Some notes on how I intend to develop. I’ll be running CherryPy with
its built-in web server for development. I’ll probably do
Apache/mod_python in production. Note that mod_python reloads just
fine when you service apache reload (RH/FC command; equivalent to
apachectl graceful or something like that.)
You could do FastCGI, but it sounds kind of problematic. One Rails users reported a lot of zombie processes, and said these claims were not uncommon. I have an RPM made for mod_fastcgi. I also found mod_fcgid which may well be better. However, I can’t really think of any advantage to using FastCGI over mod_python, since reloading basically sucks in both equally. (Note that you can’t use CherryPy’s built-in reloading under either mod_python or FastCGI.) There’s also something called SCGI out there; no idea about that.

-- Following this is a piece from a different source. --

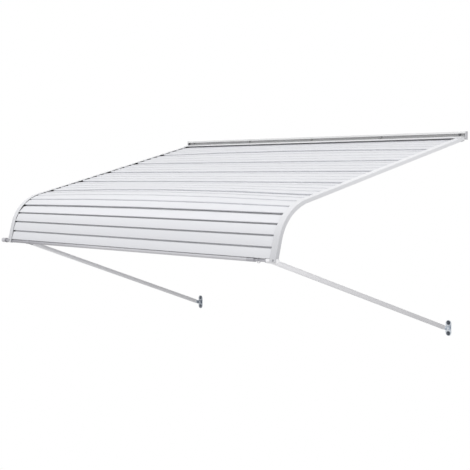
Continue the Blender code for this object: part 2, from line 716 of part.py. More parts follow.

Let me add that this is the newest version of
modpython_gateway.
You no longer need wsgiref. I think the best documentation for using
modpython_gateway is in the comments of the source file itself. Also
note that you can no longer use PythonOption import, and the
PythonImport directive seems very hard to use (I couldn’t get it to
do anything). To get your application loaded into CherryPy, the best
way seems to be to import CherryPy’s wsgiApp into one of your own
source files, then specify PythonOption wsgi.application
yourModule::wsgiApp. That way yourModule gets loaded (and gets an
opportunity to mount things in CherryPy).
I am a little concerned about CherryPy’s sessions in mod_python: I’m not sure if they get shared across Apache children (using mpm_prefork, not mpm_worker). I saw one person talking about deploying CherryPy on mod_python, and they said they needed to use file-based sessions. I believe CherryPy also supports sessions in PostgreSQL.